Schlussendlich führt das BAG aus, dass das Widerspruchsrecht auch nach der Beendigung des Arbeitsverhältnisses noch ausgeübt werden konnte und insbesondere nicht verwirkt war. Der Senat hält insoweit daran fest, dass die bloße Weiterarbeit beim Erwerber allein keinen Anknüpfungspunkt für ein schützenswertes Vertrauen des Veräußerers auf die Nichtausübung des Widerspruchs darstellen können soll.
  • Bewertung/ Folgen der Entscheidung
Das BAG knüpft mit dieser Entscheidung an seine bisherige Rechtsprechung zu § 613a Abs. 5 und 6 BGB an und stellt zudem klar, dass auch ein bereits ausgeschiedener Arbeitnehmer dem Übergang seines Arbeitsverhältnisses noch widersprechen kann.

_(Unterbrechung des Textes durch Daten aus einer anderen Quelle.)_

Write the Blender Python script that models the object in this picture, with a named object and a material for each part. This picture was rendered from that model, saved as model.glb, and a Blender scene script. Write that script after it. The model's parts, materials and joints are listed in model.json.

Nicht nachvollziehbar ist, wieso die Unterrichtung darüber, dass das Arbeitsverhältnis unverändert fortbesteht, nicht ausreichen sollte. Hieran wird abermals deutlich, dass das BAG bei der Bewertung von Unterrichtungsschreiben sehr hohe Anforderungen an deren inhaltliche Richtigkeit und Vollständigkeit, ja sogar an die Formulierung, stellt, zumal es daran festhält, dass es nicht darauf ankommt, ob der gerügte Fehler tatsächlich kausal für die Nichtausübung des Widerspruchsrechts geworden ist.
Die Erstellung eines korrekten Informationsschreibens nach § 613a Abs. 5 BGB stellt die Parteien damit vor eine beinahe unlösbare Aufgabe. Insbesondere kleine und mittlere Unternehmen sind auf professionelle Rechtsberatung angewiesen, um die Unterrichtung ordnungsgemäß durchführen zu können. Verzichten Unternehmen hierauf, kann dies zu zeitlich nicht eingrenzbaren Widerspruchsmöglichkeiten des Arbeitnehmers führen.